» OBJECTIVE
Start at the line containing "heating_element()" and stop at the line containing "imported = [obj"; copy those lines exactly, both ends included, and no others.

» TASK MATERIAL
================

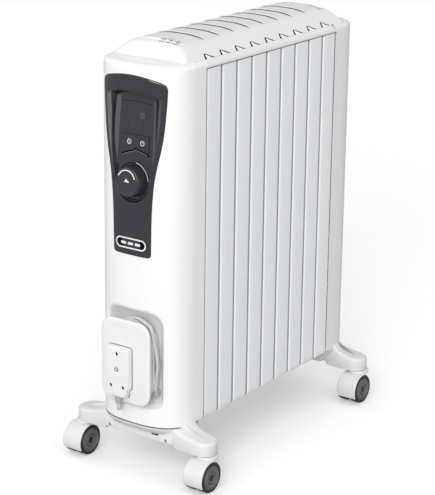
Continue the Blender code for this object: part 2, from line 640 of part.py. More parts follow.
# ---------------------------------------------------------------- feet and casters
def foot(name, mirror):
    """Winged foot under one end cover: flared body, two arms and the casters' sockets."""
    plan_y = -FOOT_Y
    top = end_outline(0.0012, 0.1860, 12)
    middle = end_outline(0.0060, 0.1880, 12)
    low = [(x * 0.90, max(y, -FOOT_Y - FOOT_HALF_DEPTH)) for x, y in end_outline(0.0160, 0.1960, 12)]
    body = loft(name, [[(x, y, z) for x, y in ring] for ring, z in
                       ((low, FOOT_BOTTOM), (middle, 0.0740), (top, 0.0845), (top, FIN_BOTTOM - GAP))],
                "white_plastic")
    arm = rounded_rectangle(FOOT_TIP_X, FOOT_HALF_DEPTH, FOOT_HALF_DEPTH - 0.0005, (0, plan_y), 6)
    arm_top = rounded_rectangle(FOOT_TIP_X - 0.003, FOOT_HALF_DEPTH - 0.003, FOOT_HALF_DEPTH - 0.004,
                                (0, plan_y), 6)
    arms = loft(name + "_arms", [[(x, y, z) for x, y in ring] for ring, z in
                                 ((arm, FOOT_BOTTOM), (arm, 0.0745), (arm_top, 0.0775))])
    fuse(body, arms)
    for side in (-1, 1):
        flare = [(side * x, z) for x, z in FOOT_FLARE]
        label = "%s_flare_%s" % (name, "left" if side < 0 else "right")
        fuse(body, prism_y(label, flare, plan_y - 0.0150, plan_y + 0.0160))
        socket = circle(STEM_RADIUS + RUNNING_CLEARANCE, 16, (side * CASTER_X, -CASTER_Y))
        cut(body, prism_z("%s_socket_%s" % (name, "left" if side < 0 else "right"), socket, 0.040, 0.0700))
    if mirror:
        for piece in [body] + [step.object for step in body.modifiers]:
            piece.rotation_euler.z = math.pi
    return body


def feet():
    front = foot("front_foot", False)
    foot("rear_foot", True)
    seat = [(-0.066, -0.2600), (0.066, -0.2600), (0.066, -0.2360), (-0.066, -0.2360)]
    cut(front, prism_z("front_foot_seat", seat, FOOT_BOTTOM - 0.005, 0.0735))
    plate = [(-0.0657, -0.2440), (-0.0560, -0.2450), (0.0560, -0.2450), (0.0657, -0.2440),
             (0.0657, -0.2363), (-0.0657, -0.2363)]
    bar = prism_z("foot_crossbar", plate, FOOT_BOTTOM, 0.0732, "white_plastic")
    for name, x in (("crossbar_screw_left", -0.055), ("crossbar_screw_right", 0.055)):
        cut(bar, cylinder_y(name + "_hole", 0.0030, -0.26, -0.2410, (x, 0.0640), 12))
        cylinder_y(name, 0.0027, -0.2455, -0.2413, (x, 0.0640), 12, "zinc_steel")


def caster(tag, x, y):
    """Swivelling twin-wheel caster; at rest its wheels trail towards the front."""
    swivel = empty("%s_caster_axis" % tag, (x, y, 0), HEATER)
    axle_y = -CASTER_TRAIL
    hub = empty("%s_axle_centre" % tag, (0, axle_y, WHEEL_RADIUS), swivel)
    spread, steps = math.radians(85), 9
    angles = [spread * (2 * i / steps - 1) for i in range(steps + 1)]
    outer = [(HOOD_RADIUS * math.sin(angle), HOOD_RADIUS * math.cos(angle)) for angle in angles]
    shrink = (WHEEL_RADIUS + 0.0007) / HOOD_RADIUS
    sector = outer + [(a * shrink, b * shrink) for a, b in reversed(outer)]
    rings = [[(w, a, b) for a, b in sector] for w in (-HOOD_HALF_WIDTH, HOOD_HALF_WIDTH)]
    hood = loft("%s_caster_hood" % tag, rings, "white_plastic", hub)
    web = [(r * math.cos(t), r * math.sin(t)) for r, t in
           [(0.0254, math.radians(a)) for a in range(20, 211, 19)]]
    web += [(-0.0060, -0.0100), (0.0, -0.0120), (0.0060, -0.0100)]
    web_rings = [[(w, a, b) for a, b in web] for w in (-0.0026, 0.0026)]
    fuse(hood, loft("%s_caster_web" % tag, web_rings, None, hub))
    boss = [(0.0060, 0.0060), (0.0085, 0.0150), (0.0085, FOOT_BOTTOM - WHEEL_RADIUS - GAP)]
    boss_rings = [[(u, v + CASTER_TRAIL, z) for u, v in circle(r, 14)] for r, z in boss]
    for ring in boss_rings:
        for i, (u, v, z) in enumerate(ring):
            ring[i] = (max(-0.0026, min(0.0026, u)) if z < 0.010 else u, v, z)
    fuse(hood, loft("%s_caster_boss" % tag, boss_rings, None, hub))
    stem = [[(u, v + CASTER_TRAIL, z) for u, v in circle(STEM_RADIUS, 16)] for z in (0.0280, 0.0440)]
    fuse(hood, loft("%s_caster_stem" % tag, stem, None, hub))
    for side in (-1, 1):
        room = WHEEL_RADIUS + 0.0006
        pocket = [(side * WHEEL_INNER * 0.90, room), (side * 0.030, room)]
        cut(hood, turned_x("%s_caster_clearance_%d" % (tag, side), pocket, 20, None, hub))
    cut(hood, turned_x("%s_caster_bore" % tag, [(-0.006, WHEEL_BORE), (0.006, WHEEL_BORE)], 12, None, hub))
    axle = [(-0.0150, AXLE_RADIUS), (0.0150, AXLE_RADIUS)]
    turned_x("%s_caster_axle" % tag, axle, 10, "zinc_steel", hub)
    for side, label in ((-1, "left"), (1, "right")):
        profile = [(WHEEL_INNER, 0.0225), (WHEEL_INNER + 0.0014, WHEEL_RADIUS),
                   (WHEEL_OUTER - 0.0016, WHEEL_RADIUS), (WHEEL_OUTER, 0.0222)]
        wheel = turned_x("%s_caster_wheel_%s" % (tag, label), [(side * w, r) for w, r in profile], 20,
                         "wheel_rubber", hub)
        bore = [(side * (WHEEL_INNER - 0.001), WHEEL_BORE), (side * 0.0153, WHEEL_BORE)]
        cut(wheel, turned_x("%s_caster_wheel_bore_%s" % (tag, label), bore, 12, None, hub))


def casters():
    for tag, x, y in (("front_left", -CASTER_X, -CASTER_Y), ("front_right", CASTER_X, -CASTER_Y),
                      ("rear_left", -CASTER_X, CASTER_Y), ("rear_right", CASTER_X, CASTER_Y)):
        caster(tag, x, y)


# ---------------------------------------------------------------- build
for old in list(bpy.data.objects):
    bpy.data.objects.remove(old)
HEATER = empty("heater", (0, STACK_SHIFT, 0))
fins()
heating_element()
oil_circuit_ends()
front_cover()
rear_cover()
top_cover()
control_panel()
display_window()
keys()
knob()
badge()
inner_parts()
winder()
cord()
feet()
casters()
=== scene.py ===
import json
from math import atan2, copysign, cos, dist, hypot, pi, radians, sin, sqrt, tan

import bmesh
import bpy
from mathutils import Matrix, Vector


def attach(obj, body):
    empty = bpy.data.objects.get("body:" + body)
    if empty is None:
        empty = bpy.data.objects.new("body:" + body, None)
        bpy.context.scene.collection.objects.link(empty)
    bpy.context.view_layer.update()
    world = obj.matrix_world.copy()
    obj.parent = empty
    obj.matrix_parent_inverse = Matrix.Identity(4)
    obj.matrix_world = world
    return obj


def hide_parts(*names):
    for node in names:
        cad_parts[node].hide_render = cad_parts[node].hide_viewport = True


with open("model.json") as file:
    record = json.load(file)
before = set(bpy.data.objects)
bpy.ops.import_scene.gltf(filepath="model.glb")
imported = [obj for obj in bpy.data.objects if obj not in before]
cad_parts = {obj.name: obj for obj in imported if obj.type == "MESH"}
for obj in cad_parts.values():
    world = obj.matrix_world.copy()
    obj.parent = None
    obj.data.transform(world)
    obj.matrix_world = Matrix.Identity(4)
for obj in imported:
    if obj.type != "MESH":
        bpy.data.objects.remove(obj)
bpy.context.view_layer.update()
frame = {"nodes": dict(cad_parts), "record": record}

# ------------------------------------------------------------------ sizes shared with the CAD, in metres
SHIFT = 0.00725                 # the fin stack's centre lies this far behind the origin
FIN_COUNT = 9
FIN_PITCH = 0.040
FIN_FLANGE = 0.0364
HALF_WIDTH = 0.079
FIN_BOTTOM = 0.088
FIN_TOP = 0.6435
STACK_HALF = 0.180
SEAM = STACK_HALF + 0.0003
BODY_HALF_DEPTH = 0.260
END_DEPTH = 0.060
END_POWER = 2.62
RIM_Z = 0.6475
ROOF_Z = 0.6552
ROOF_FALL = 0.0004                 # how far the roof slopes down towards the end
CAP_HALF_WIDTH = 0.0705
CAP_HALF_LENGTH = 0.2262
CAP_CORNER = 0.0220
CAP_SKIRT = 0.6528                  # lower edge of the cap's rim
CAP_BLEND = 0.0105                  # over how much height the cap's two profiles blend
SLOT_HALF = 0.0477                  # half length of a slot in the cap
SLOT_REACH = 0.0475                 # half length over which its edge is drawn
COVER_WALL = 0.0018
CAP_WALL = 0.0022
COVER_FOOT = 0.0880                 # lower edge of the end covers
PANEL_BOTTOM = 0.361
PANEL_TOP = 0.6378
PANEL_PROUD = 0.0012
THROUGH_FRONT = (-0.30, -0.20)      # span of a cut through the front cover
KNOB_Z = 0.4755
BADGE_Z = 0.3795
FLOOR_TILT = radians(4.5)
FLOOR_DEPTH = 0.007
RECESS_Z = 0.1875
RECESS_TOP = 0.30                # the cord store ends below this
RECESS_FLOOR_Y = -0.2450
WINDER_FRONT_Y = -0.2745
WINDER_Z = 0.191
PLUG_X = -0.0092
CORD_WIDTH = 0.0065
CORD_PER_TURN = 40               # points in one turn round the drum
DRUM_HALF = 0.022                # half of the drum's straight sides
FOOT_BOTTOM = 0.054
CROSSBAR_BOTTOM = 0.0612
FOOT_TIP_X = 0.132
FOOT_Y = 0.222
FOOT_HALF_DEPTH = 0.020
CASTER_X = 0.119
CASTER_Y = 0.223
CASTER_TRAIL = 0.0150
WHEEL_RADIUS = 0.0240
HOOD_RADIUS = 0.0262
HOOD_HALF_WIDTH = 0.0180


# ------------------------------------------------------------------ camera
def added(name, data):
    """New object in the scene."""
    obj = bpy.data.objects.new(name, data)
    bpy.context.scene.collection.objects.link(obj)
    return obj


def make_camera():
    """Camera on the three-quarter view from the front right."""
    data = bpy.data.cameras.new("camera")
    data.sensor_width = 36.0
    data.lens = 131.8
    data.shift_x = -0.0259
    data.shift_y = -0.0279
    data.clip_start, data.clip_end = 0.1, 50.0
    camera = added("camera", data)
    right = Vector((0.818255, 0.574687, 0.013870))
    up = Vector((-0.182591, 0.236948, 0.954210))
    back = Vector((0.545086, -0.783320, 0.298817))
    place = Matrix((right, up, back)).transposed().to_4x4()
    place.translation = Vector((1.602705, -2.295931, 1.208605))
    camera.matrix_world = place
    bpy.context.scene.camera = camera


make_camera()


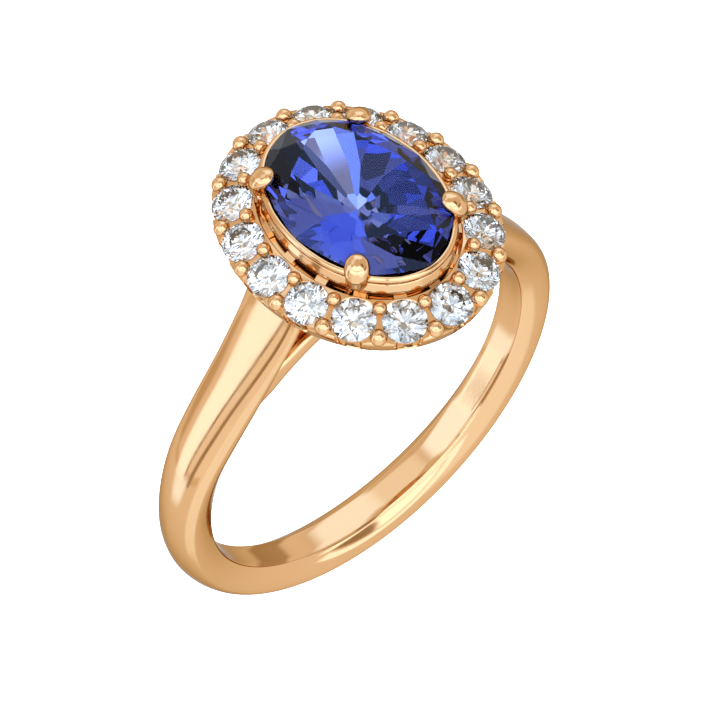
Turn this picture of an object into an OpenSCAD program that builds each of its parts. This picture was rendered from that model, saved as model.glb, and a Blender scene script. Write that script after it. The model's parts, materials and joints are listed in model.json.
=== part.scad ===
// Halo engagement ring: oval centre stone in four claws, a ring of small round
// stones around it, and a rounded band with cathedral shoulders and a bridge.
// Origin: centre of the finger hole. Y runs along the finger, Z up to the head.

/* [Finger hole and band] */
// Inside diameter of the ring, US size 6
finger_d = 16.5; // [16:0.1:17]
// Thickness of the band at the bottom
band_t_low = 1.38; // [1.3:0.02:1.5]
// Thickness of the band half way up
band_t_side = 1.72; // [1.6:0.02:1.8]
// Thickness of the band just below a shoulder
band_t_top = 1.48; // [1.4:0.02:1.54]
// Width of the band at the bottom
band_w_low = 2.5; // [2.4:0.02:2.7]
// Width of the band half way up
band_w_side = 2.2; // [2.1:0.02:2.4]
// Width of the band just below a shoulder
band_w_top = 2.66; // [2.5:0.02:2.8]
// Width of the flat inside face at the bottom
inner_w_low = 1.4; // [1.3:0.02:1.5]
// Width of the flat inside face half way up
inner_w_side = 1.52; // [1.4:0.02:1.6]
// Width of the flat inside face near the head
inner_w_top = 1.56; // [1.5:0.02:1.7]

/* [Shoulders and bridge] */
// Angle above the middle at which a shoulder leaves the round band
lift_angle = 45.6; // [45:0.2:46.4]
// Radius of the hollow curve of a shoulder's outside
flare_r = 11.9; // [11.6:0.1:12.2]
// Thickness of a shoulder at the halo
shoulder_t = 0.86; // [0.8:0.02:0.96]
// Width of a shoulder at the halo
shoulder_w = 2.96; // [2.8:0.02:3.1]
// Thickness of the bridge under the head
bridge_t = 0.75; // [0.6:0.05:0.8]
// Width of the bridge
bridge_w = 2; // [1.9:0.05:2.1]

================

» COMPLETED EXERCISE
heating_element()
oil_circuit_ends()
front_cover()
rear_cover()
top_cover()
control_panel()
display_window()
keys()
knob()
badge()
inner_parts()
winder()
cord()
feet()
casters()
=== scene.py ===
import json
from math import atan2, copysign, cos, dist, hypot, pi, radians, sin, sqrt, tan

import bmesh
import bpy
from mathutils import Matrix, Vector


def attach(obj, body):
    empty = bpy.data.objects.get("body:" + body)
    if empty is None:
        empty = bpy.data.objects.new("body:" + body, None)
        bpy.context.scene.collection.objects.link(empty)
    bpy.context.view_layer.update()
    world = obj.matrix_world.copy()
    obj.parent = empty
    obj.matrix_parent_inverse = Matrix.Identity(4)
    obj.matrix_world = world
    return obj


def hide_parts(*names):
    for node in names:
        cad_parts[node].hide_render = cad_parts[node].hide_viewport = True


with open("model.json") as file:
    record = json.load(file)
before = set(bpy.data.objects)
bpy.ops.import_scene.gltf(filepath="model.glb")
imported = [obj for obj in bpy.data.objects if obj not in before]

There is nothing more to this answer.